Поверхностные знания учителей нередко отбивали всякую охоту учиться у самих школьников.

Как-то в марте 1943 года инспектор Наркомпроса Сиротин сидел на последней парте третьего ряда шестого класса «Ж» 19-й школы на Софийской набережной и томился. В классе шел урок географии. Молодая учительница, желая понравиться инспектору, вызывала к доске отличников, которых долго и нудно опрашивала. «Какая смертельная скука. Несчастные ребята, – думал инспектор, а потом, перефразировав Чехова, сказал про себя: – Ведет урок, точно холодная в гробу лежит». Ему захотелось встать и сказать, нет, не сказать, а крикнуть: «Да уйди ты, милая, дай я, словесник, сделаю урок по географии и сделаю это лучше тебя, интереснее!» Он, конечно, не крикнул, а дождался окончания урока и тихо ушел. На урок истории, хотя и должен был пойти, не пошел. Захотелось свободы, воздуха, мокрого мартовского снега. Выйдя на набережную и глотнув холодного речного ветра, Сиротин почувствовал себя школьником, сбежавшим с занятий. Он даже не пошел в свой отдел народного образования, а долго бродил по городу, пиная носком ботинка камешки и льдинки.

В другой школе и в другом шестом классе на экзамене по истории другой инспектор спросил ученика, показав на картинку «Въезд консула в Рим»: это Рим или Греция? Школьник, не задумываясь, ответил: «Рим». Тогда дотошный инспектор поинтересовался, почему он считает, что это именно Рим. Он-то подумал, что всезнающий школьник узнал Рим по капителям колонн, доспехам воинов, тоге консула, но в ответ услышал простой, как тюменский валенок, ответ: «А мы Грецию в пятом классе проходили».

«А я, дурак толстоносый, – обругал сам себя инспектор, – еще про капители подумал…»
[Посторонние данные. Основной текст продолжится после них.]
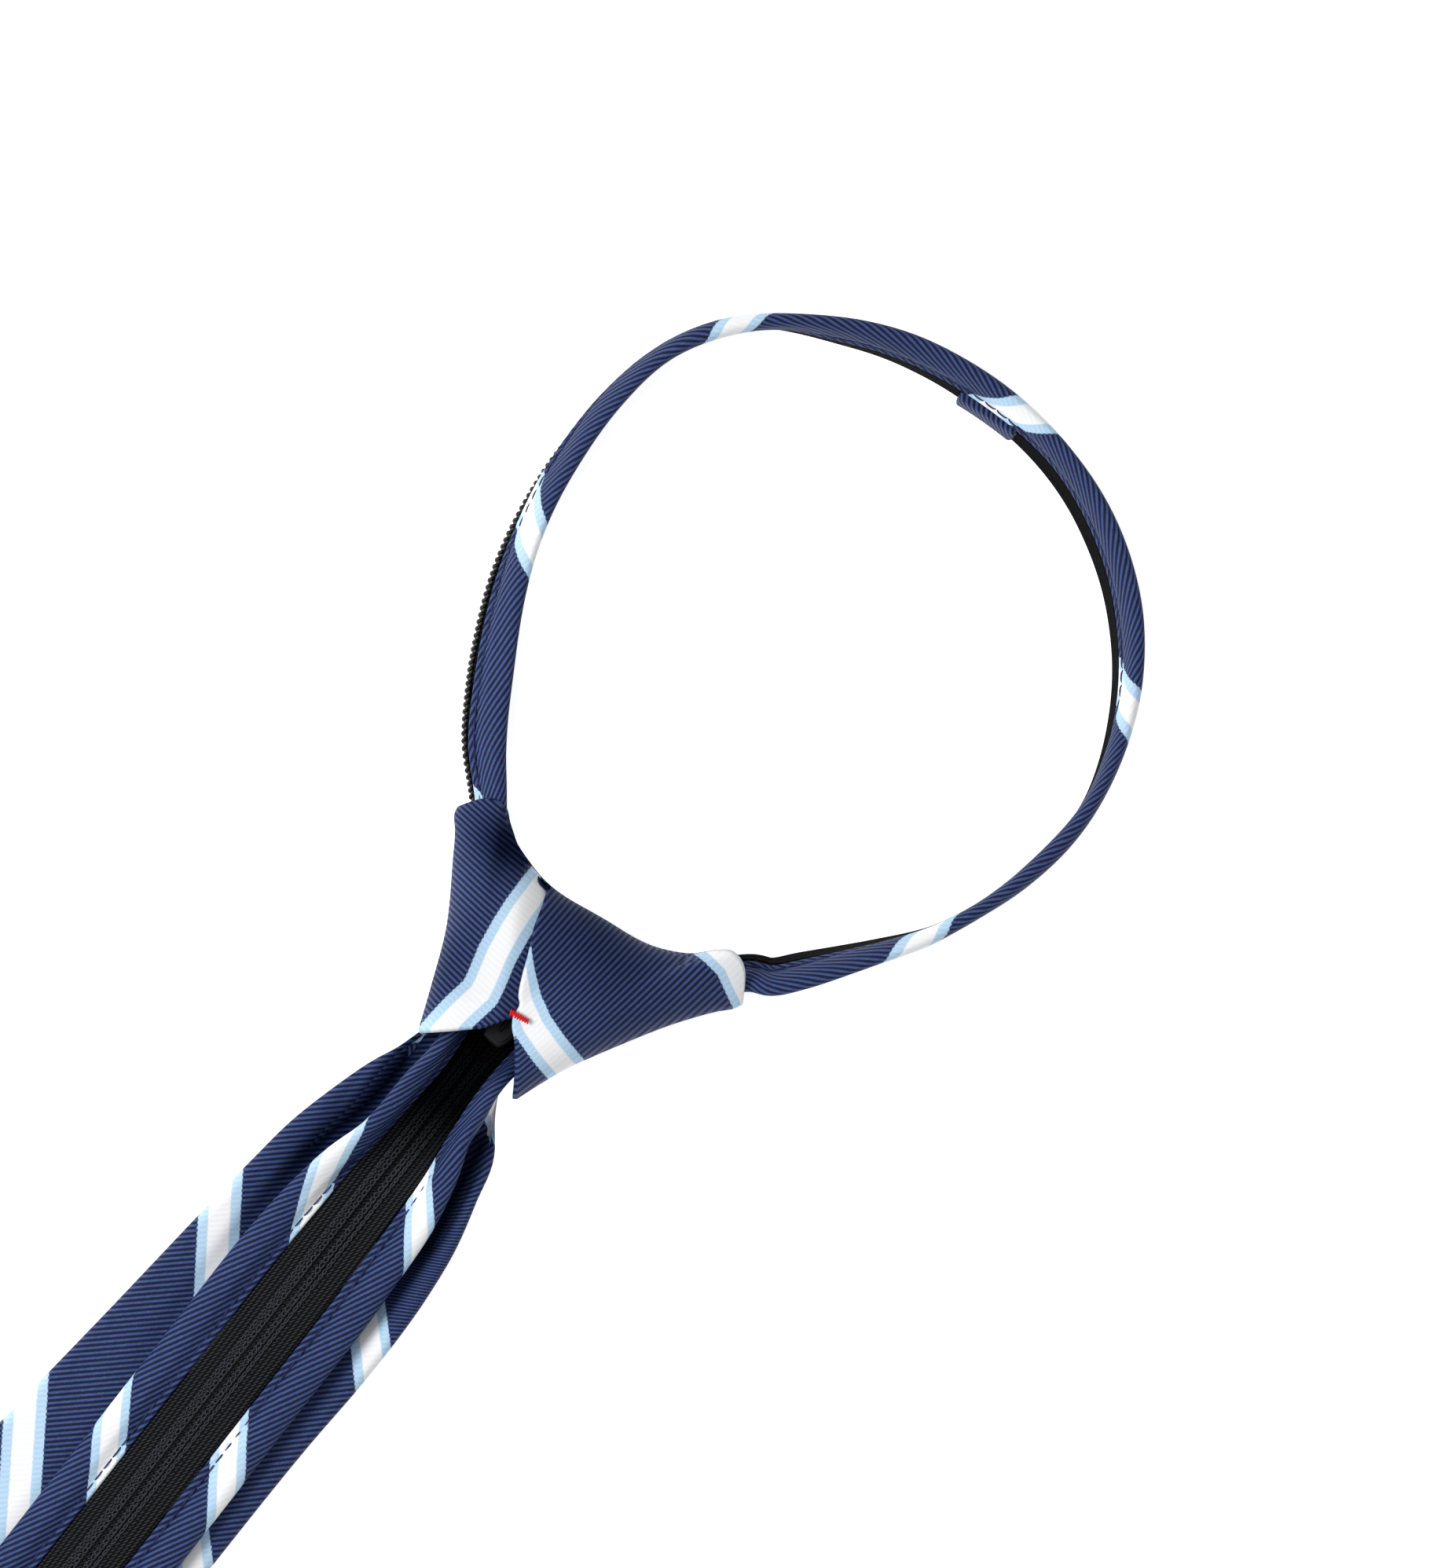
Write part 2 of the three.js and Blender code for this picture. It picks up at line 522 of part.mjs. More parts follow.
// The slider's plate, wide where the two zipper halves part.
function slider() {
  const half = SLIDER_WIDTH / 2;
  const shape = new THREE.Shape();
  shape.moveTo(-0.55 * half, 0);
  shape.quadraticCurveTo(0, -0.3 * half, 0.55 * half, 0);
  shape.lineTo(half, 0.7 * SLIDER_LENGTH);
  shape.quadraticCurveTo(half, SLIDER_LENGTH, 0.5 * half, SLIDER_LENGTH);
  shape.quadraticCurveTo(0, 0.86 * SLIDER_LENGTH, -0.5 * half, SLIDER_LENGTH);
  shape.quadraticCurveTo(-half, SLIDER_LENGTH, -half, 0.7 * SLIDER_LENGTH);
  const options = { depth: SLIDER_THICK, bevelEnabled: false, curveSegments: 4 };
  const geometry = new THREE.ExtrudeGeometry(shape, options);
  const mouth = TAIL_ROWS[TAIL_ROWS.length - 1];
  const foot = bladeTop(-KNOT_HEIGHT) + GAP + mouth.lift * BLADE_THICK;
  const seat = foot + coilFoot(radians(mouth.droop)) + TAPE_THICK / 2 + GAP / 2;
  geometry.translate(ZIPPER_X, SLIDER_TOP - KNOT_HEIGHT, seat);
  return geometry;
}

// The cloth end of the tail, as wide and thick as the two strips that it closes.
function tailEnd() {
  const half = TAPE_WIDTH + BAND_WIDTH;
  const corner = BAND_THICK;
  const shape = new THREE.Shape();
  shape.moveTo(-half, 0);
  shape.lineTo(-half, corner - TAIL_END_LENGTH);
  shape.quadraticCurveTo(-half, -TAIL_END_LENGTH, corner - half, -TAIL_END_LENGTH);
  shape.lineTo(half - corner, -TAIL_END_LENGTH);
  shape.quadraticCurveTo(half, -TAIL_END_LENGTH, half, corner - TAIL_END_LENGTH);
  shape.lineTo(half, 0);
  const options = { depth: BAND_THICK, bevelEnabled: false, curveSegments: 5 };
  const geometry = new THREE.ExtrudeGeometry(shape, options);
  const end = tailStations(1)[0];
  geometry.translate(ZIPPER_X, end.y - GAP, hingeHeight(end) - BAND_THICK / 2);
  return geometry;
}

const navyCloth = new THREE.MeshStandardMaterial({ color: 0x2a3566, roughness: 0.62, metalness: 0 });
const blackTape = new THREE.MeshStandardMaterial({ color: 0x101214, roughness: 0.85, metalness: 0 });
const blackNylon = new THREE.MeshStandardMaterial({ color: 0x0c0c0d, roughness: 0.35, metalness: 0 });
const greyMetal = new THREE.MeshStandardMaterial({ color: 0x2b2c30, roughness: 0.4, metalness: 0.7 });
const redThread = new THREE.MeshStandardMaterial({ color: 0xc41c26, roughness: 0.6, metalness: 0 });

const tie = new THREE.Group();

function add(name, geometry, material) {
  const mesh = new THREE.Mesh(geometry, material);
  mesh.name = name;
  tie.add(mesh);
}

const tab = tabPlace();
const leftEnd = tab - TAB_LENGTH / 2;
const rightEnd = tab + TAB_LENGTH / 2;

add("blade", blade(), navyCloth);
add("knot_wrap", knotWrap(), navyCloth);
add("bar_tack", barTack(), redThread);
add("neckband", bar(0, run.length, stripOutline), navyCloth);
add("zipper_tape_left", bar(0, leftEnd - GAP, tapeOutline), blackTape);
add("zipper_tape_right", bar(rightEnd + GAP, run.length, tapeOutline), blackTape);
add("zipper_coil_left", bar(0, leftEnd - GAP, coilOutline), blackNylon);
add("zipper_coil_right", bar(rightEnd + GAP, run.length, coilOutline), blackNylon);
add("neck_tab", bar(leftEnd, rightEnd, tabOutline), navyCloth);
add("zipper_slider", slider(), greyMetal);
add("tail_end", tailEnd(), navyCloth);

// The origin is the middle of the whole tie, on the surface that it lies on.
const bounds = new THREE.Box3().setFromObject(tie);
const middle = bounds.getCenter(point(0, 0, 0));
tie.position.set(-middle.x, -middle.y, -bounds.min.z);

export default tie;
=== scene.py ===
import math

import bpy
import numpy as np
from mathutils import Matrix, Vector


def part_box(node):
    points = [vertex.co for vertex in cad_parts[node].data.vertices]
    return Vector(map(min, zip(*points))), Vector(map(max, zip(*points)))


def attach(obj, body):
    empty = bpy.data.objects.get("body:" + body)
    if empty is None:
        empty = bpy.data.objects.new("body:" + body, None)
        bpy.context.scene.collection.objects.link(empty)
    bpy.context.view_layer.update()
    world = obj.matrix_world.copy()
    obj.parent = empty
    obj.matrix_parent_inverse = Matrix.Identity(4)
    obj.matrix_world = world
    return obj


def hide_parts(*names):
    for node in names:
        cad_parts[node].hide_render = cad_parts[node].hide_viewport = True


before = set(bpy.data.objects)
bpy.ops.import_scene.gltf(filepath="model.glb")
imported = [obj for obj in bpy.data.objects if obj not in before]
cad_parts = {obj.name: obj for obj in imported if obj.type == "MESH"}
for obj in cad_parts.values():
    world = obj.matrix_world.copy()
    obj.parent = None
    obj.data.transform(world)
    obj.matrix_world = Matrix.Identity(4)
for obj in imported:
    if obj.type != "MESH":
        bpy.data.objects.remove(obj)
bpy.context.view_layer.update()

# A pre-tied zipper tie lying face down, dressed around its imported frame. Every table is in the tie's own frame: in
# millimetres, +x to the right and +y towards the neck loop as seen from behind, +z up, from the middle of the knot's
# throat. place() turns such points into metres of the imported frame.

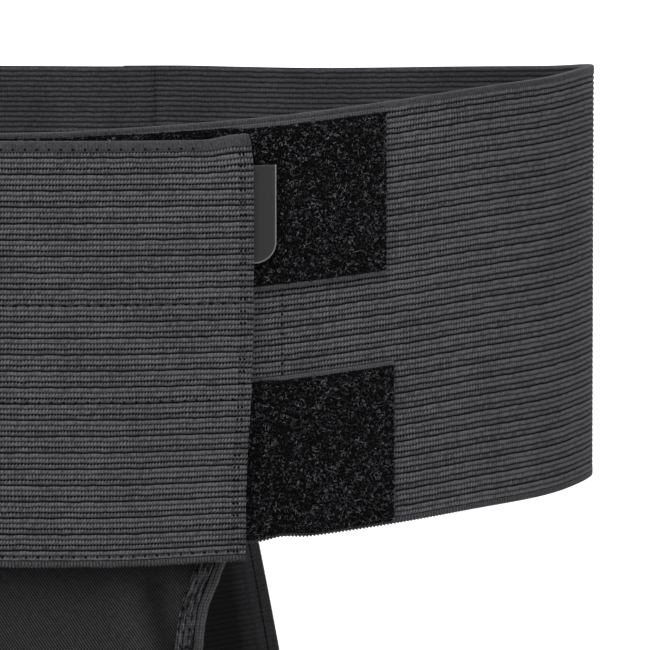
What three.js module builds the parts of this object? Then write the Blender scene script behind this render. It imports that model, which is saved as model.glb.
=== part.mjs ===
// Hernia belt: a wide waist belt of ribbed elastic webbing that closes in front with a hook-and-loop
// flap. A twill pouch hangs from its front, runs between the legs and joins a ribbed rear panel at
// its back. Millimetres. +X is the viewer's right, -Y is the front and +Z is up. Distances along the
// belt start at the front centre and grow to the right. The origin is the waist opening's middle,
// level with the flap's.
import * as THREE from "three";

// Waist line: the middle of the belt's wall from above, an oval whose exponent is 2 for an ellipse.
const WAIST_HALF_WIDTH = 165;
const WAIST_HALF_DEPTH = 110;
const WAIST_SQUARENESS = 2.3;
const WAIST_STEPS = 42;

// Ribbed elastic webbing of the belt and the rear panel.
const WEBBING_WIDTH = 130;
const WEBBING_THICKNESS = 2;
const RIB_PITCH = 5;
const GROOVE_DEPTH = 0.5;

// Gap between layers that are sewn or pressed together.
const LAYER_GAP = 0.3;

// Closure in front: the flap lies on the underlap, which passes the front centre under it.
const FLAP_PAST_CENTRE = 58.4;
const UNDERLAP_PAST_CENTRE = 62;
const FLAP_LIFT_LENGTH = 34;
const LIFT_CLEARANCE = 3;
const TAPE_BEVEL = 0.4;

// Loop patches on the underlap and hook tapes under the flap, set in from the webbing's upper or
// lower edge.
const UPPER_LOOP_WIDTH = 51.2;
const LOWER_LOOP_WIDTH = 49.5;
const LOOP_THICKNESS = 1.8;
const UPPER_LOOP_PAST_CENTRE = 101;
const LOWER_LOOP_PAST_CENTRE = 103.6;
const LOOP_END_INSET = 6;
const UPPER_LOOP_INSET = 1.5;
const LOWER_LOOP_INSET = 1;
const HOOK_WIDTH = 50;
const HOOK_THICKNESS = 1.4;
const HOOK_LENGTH = 85;
const HOOK_END_INSET = 8.5;
const UPPER_HOOK_INSET = 1.3;
const LOWER_HOOK_INSET = 3;

// Seam in the back, right of the back centre, where the right webbing's end lies outside the left one's.
const SEAM_FROM_BACK_CENTRE = 25;
const SEAM_OVERLAP = 10;
const SEAM_LIFT_LENGTH = 24;

// Height of the belt's middle above the flap's, as a share of SIDE_RISE, at shares of the girth from the
// front centre. Shares below 0 and above 1 are the two ends that lie on each other in front.
const SIDE_RISE = 14;
const RISE_ROWS = [
  { girth: -0.1, rise: 0.02 },
  { girth: 0.0, rise: 0.13 },
  { girth: 0.02, rise: 0.2 },
  { girth: 0.07, rise: 0.415 },
  { girth: 0.115, rise: 0.68 },
  { girth: 0.15, rise: 0.87 },
  { girth: 0.185, rise: 0.94 },
  { girth: 0.22, rise: 0.97 },
  { girth: 0.265, rise: 0.76 },
  { girth: 0.315, rise: 0.43 },
  { girth: 0.375, rise: 0.165 },
  { girth: 0.415, rise: 0.06 },
  { girth: 0.455, rise: 0.055 },
  { girth: 0.5, rise: 0.04 },
  { girth: 0.6, rise: 0.14 },
  { girth: 0.75, rise: 0.6 },
  { girth: 0.86, rise: 0.22 },
  { girth: 0.94, rise: 0.0 },
  { girth: 1.1, rise: 0.0 },
];

// Side label: a folded satin tape with one rounded corner, held under the flap's end.
const LABEL_SHOWN = 7.3;
const LABEL_HELD = 6;
const LABEL_HEIGHT = 30;
const LABEL_THICKNESS = 0.8;
const LABEL_CORNER = 6.5;
const LABEL_TOP_INSET = 8.2;
const LABEL_CORNER_STEPS = 5;

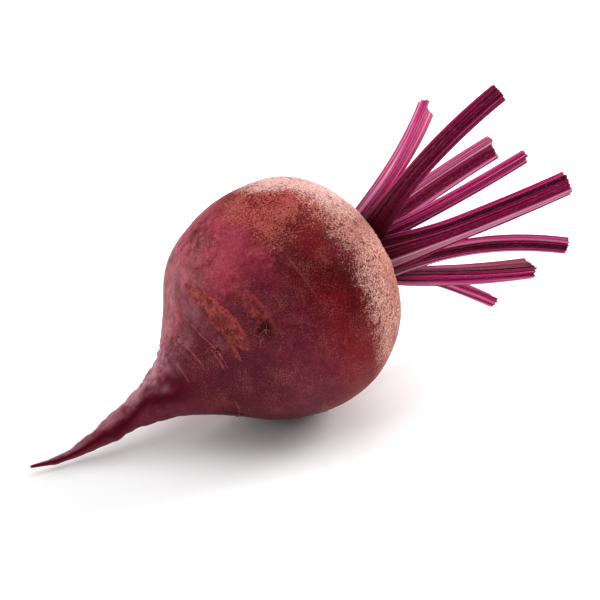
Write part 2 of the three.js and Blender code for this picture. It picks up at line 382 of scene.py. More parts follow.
def root_finish():
    """The root's skin: dull dark red, dust and a painted mauve sheen towards the taproot, and tan cork on
    the crown.
    """
    material, shader, place = start_finish("root_skin")
    grain, fleck, patch, blotch, cloud = (noise(place, *speckle) for speckle in SPECKLES)
    cork, scar, edge, crease, pit, rust, dust_and_sheen, neck, painted_sheen, low, shade, spotted, pale, far, heart = (
        mark(place.tree, name) for name in (
            "cork", "scar", "edge", "crease", "pit", "rust", "dust_and_sheen", "neck", "painted_sheen", "low", "shade",
            "spotted", "pale", "far", "heart",
        )
    )

    # red skin, darker underneath, with dust under a painted sheen, rust and tan speckles
    skin = mix(fade(cloud, 0.36, 0.64), DARK_SKIN, RED_SKIN)
    skin = mix(low * 0.88, skin, PLUM_SKIN)
    skin = mix(dust_and_sheen * fade(cloud * 0.7 + patch * 0.8, 0.52, 0.88), skin, DUST_AND_SHEEN_SKIN)
    skin = mix(dust_and_sheen * fade(patch * 0.7 + fleck * 0.6, 0.68, 0.84) * 0.35, skin, DUST_AND_SHEEN_SPECKLE)
    rusty = rust * 0.62 + (fleck - 0.5) * 1.6 + (blotch - 0.5) * 0.9 + (grain - 0.5) * 1.0
    rusty_skin = mix(fade(grain, 0.40, 0.60), DARK_RUST, PALE_RUST)
    skin = mix(fade(rusty, 0.34, 0.82) * 0.85 * fade(rust, 0.0, 0.3), skin, rusty_skin)
    tan = fade(grain + (blotch - 0.5) * 0.4, 0.53, 0.66)
    skin = mix(tan * (0.42 + rust * 0.25), skin, TAN_SPECKLE)
    skin = mix(fade(fleck, 0.42, 0.30) * 0.35, skin, DARK_SPECKLE)

    # neck and tail: smooth and dark, painted lighter on the top and underside, and a painted mauve sheen
    # above
    root_end = mix(shade, DARK_TAIL, PAINTED_LIT_TAIL)
    root_end = mix(fade(patch, 0.46, 0.62) * 0.35, root_end, TAIL_PATCH)
    skin = mix(neck, skin, root_end)
    # a painted mauve sheen: a highlight on the top of the neck and bulb
    skin = mix(painted_sheen * fade(patch * 0.4 + blotch * 0.8, 0.40, 0.78) * 0.85, skin, PAINTED_MAUVE_SHEEN)

    # cork, with a painted highlight on its top, a torn edge, dark spots and the dark heart of the crown
    corky = mix(fade(grain * 0.6 + fleck * 0.5, 0.47, 0.62), CORK_HOLLOW, CORK_CREST)
    corky = mix(fade(cloud + blotch * 0.5, 0.62, 0.90) * 0.5, corky, BROWN_CORK)
    corky = mix(pale * fade(grain, 0.30, 0.60) * 0.75, corky, PAINTED_CORK_HIGHLIGHT)
    weathered = far * fade(blotch + (patch - 0.5) * 0.8 + (fleck - 0.5) * 0.5, 0.30, 0.72)
    corky = mix(weathered * 0.8, corky, WORN_CORK)
    spots = fade(patch + fleck * 0.5, 0.72, 0.60) * fade(blotch, 0.40, 0.52) * spotted
    corky = mix(spots * 0.75, corky, CORK_SPOT)
    corky = mix(fade(heart * 1.1 + (patch - 0.5) * 1.2, 0.25, 0.75), corky, CROWN_HEART)
    torn = (fleck - 0.5) * 0.7 + (patch - 0.5) * 0.5 + (grain - 0.5) * 1.1
    torn = torn * fade(cork, 0.0, 0.2) * fade(cork, 1.0, 0.8)
    colour = mix(fade(cork + torn, 0.22, 0.84), skin, corky)

    # scars, creases and pits
    scarred = mix(fade(patch * 0.5 + fleck * 0.4 + grain * 0.3, 0.48, 0.78), SCAR_HOLLOW, SCAR_CREST)
    scarred = mix(edge * fade(fleck, 0.30, 0.60) * 0.8, scarred, SCAR_EDGE)
    ragged = (fleck - 0.5) * 0.9 + (patch - 0.5) * 0.9
    colour = mix(fade(scar + ragged * 0.5, 0.12, 0.72), colour, scarred)
    colour = mix(crease * fade(patch + blotch, 0.74, 1.0), colour, CREASE_LINE)
    colour = mix(pit * 0.9, colour, PIT_HOLLOW)
    feed(shader.inputs["Base Color"], colour)

    rough = mix(cork, 0.44 + (fleck - 0.5) * 0.3, 0.86 + (grain - 0.5) * 0.1)
    feed(shader.inputs["Roughness"], rough)
    feed(shader.inputs["Specular IOR Level"], SKIN_GLOSS)
    height = grain * (0.35 + cork * 1.3) + fleck * (0.5 + cork * 1.1) + patch * (0.5 + neck * 0.8)
    add_bump(shader, height, 0.4 * MM)
    return material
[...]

Инспектор пытался себя успокоить. В конце концов, что плохого в том, что он подумал о человеке лучше, чем следовало? «Плохо подумать всегда успею», – говорил он себе. Но еще одна мысль – мысль о том, что во всех ошибках и недостатках школьников виноваты прежде всего они, учителя, не давала ему покоя. «Не умеем мы прививать любовь к своему предмету, – думал он, – культуры в нас маловато. Сами учили „от и до“, а так, чтобы пошире взглянуть на предмет, времени не было».